You, o blogosphere, are my cloud of witnesses... and it's very likely that some of those people I was talking about who scale walls are going to read this. And then you'll know I need a lot of help... more than I'll ever be able to express out loud in words... spoken word is not my thing. (Though I did probably one of the better jobs of it I've ever done a couple of hours ago, and it was still pitiful.) So witness this, people... I am hereby attempting to throw off everything that hinders (my past, certain people) and the sin that so easily entangles (4 of you know exactly what I'm talking about) and run the race marked out for me... as soon as I can figure out where the heck the racetrack is.
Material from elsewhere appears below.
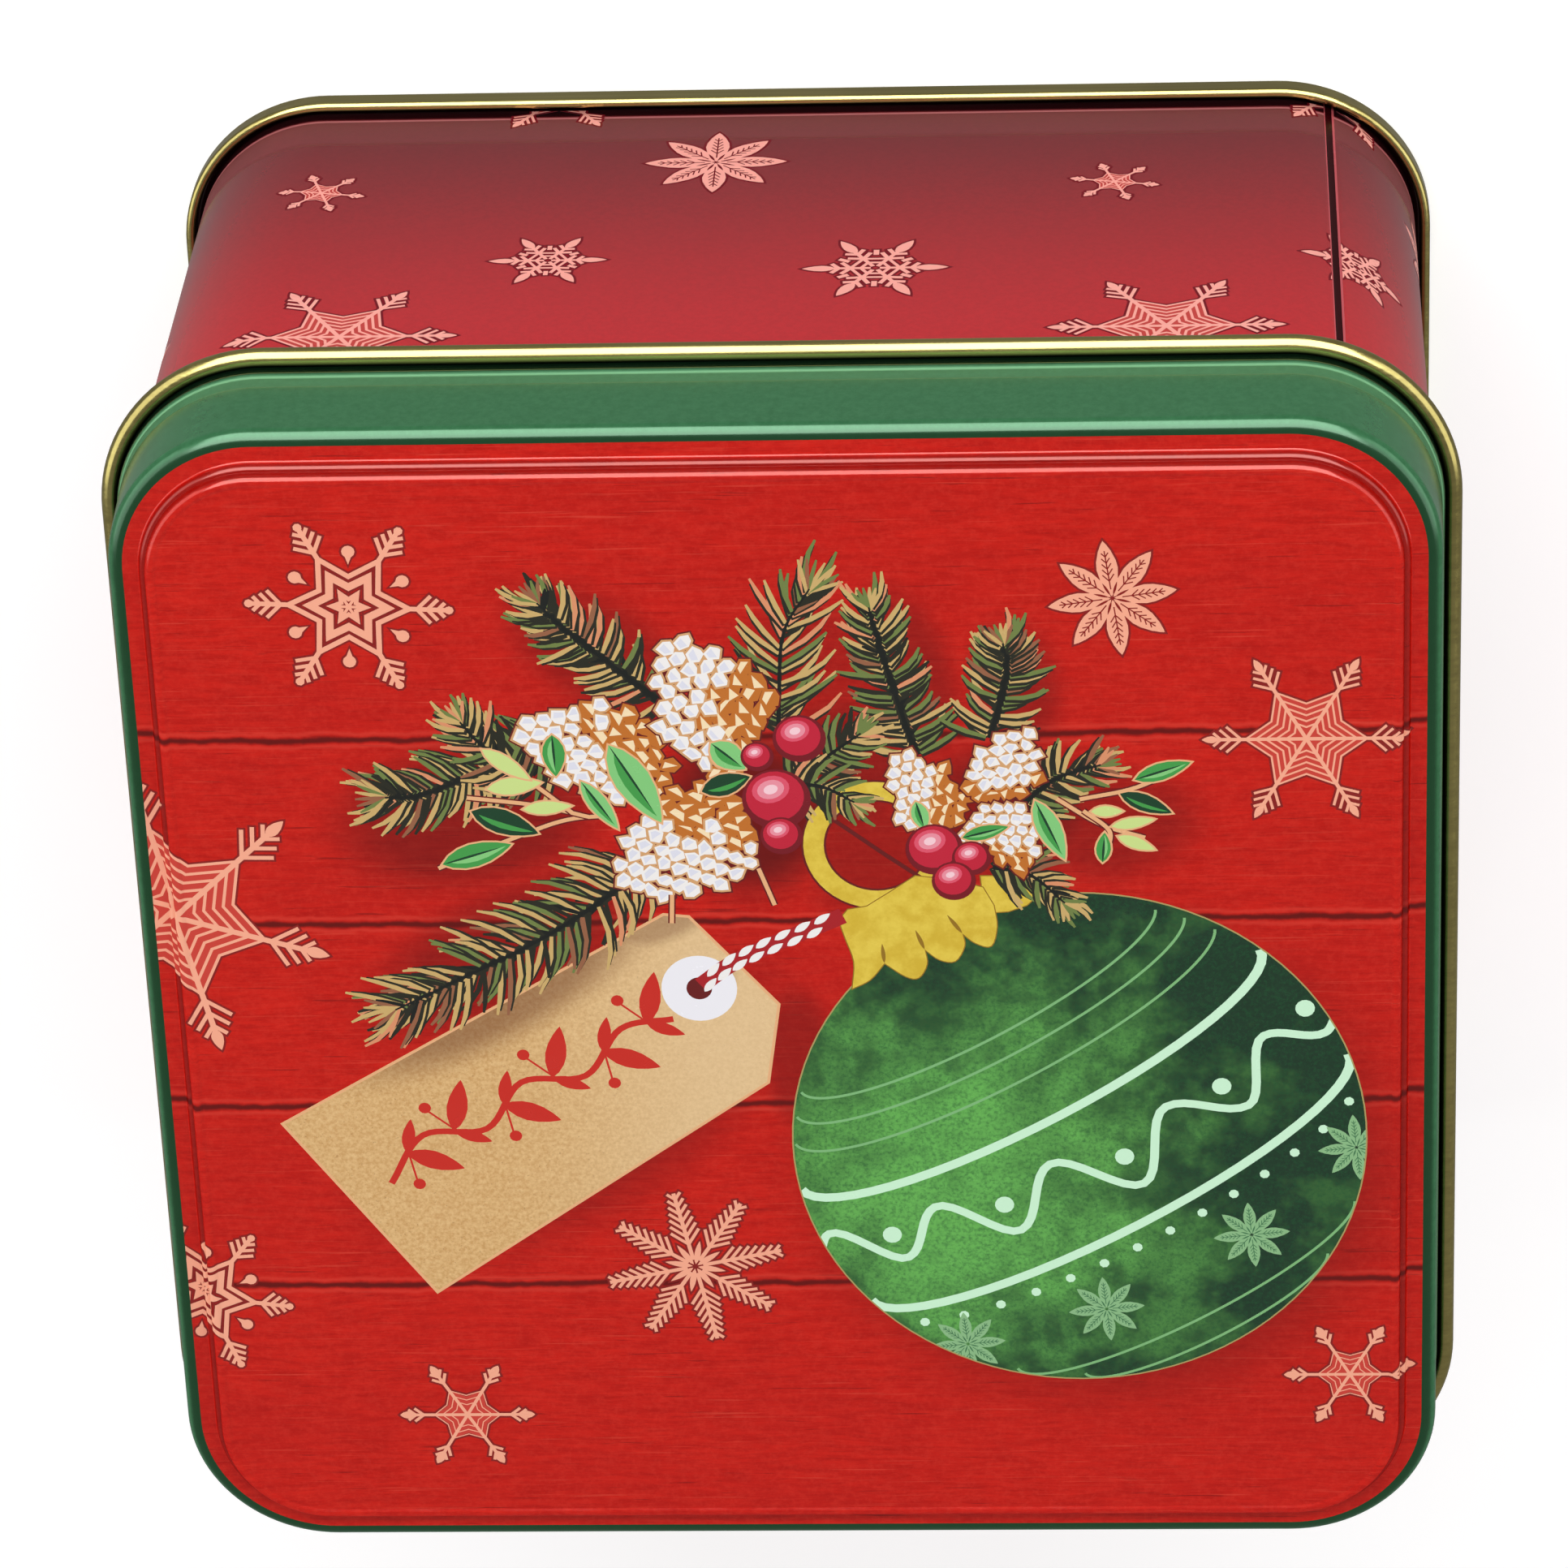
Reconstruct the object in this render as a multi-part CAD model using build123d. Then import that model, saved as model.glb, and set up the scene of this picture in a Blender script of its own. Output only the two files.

Song(s) o' the Day: This one started playing on my randomly shuffled iPod at an oddly significant moment earlier... "What I've Done" by Linkin Park. See it here (and I promise never ever to put up a Linkin Park song again... this is the only one I like). Follow that up with a chaser of "Broken Pieces" by Apocalyptica (yes, we've had this one before, but you can see it again here if you like). And for the grand finale, my parting shot to my ex-husband before I completely put him out of my mind except on Sundays when I have to take the Chamaco to him... "Anything But Love" by Apocalyptica... 99% of this song applies directly to my marriage, which was fabulous in its dysfunctionality and was truly based on anything but love. Never before have I heard a song that so completely said what I was thinking and feeling, and I'm kind of scared to ever have it happen again.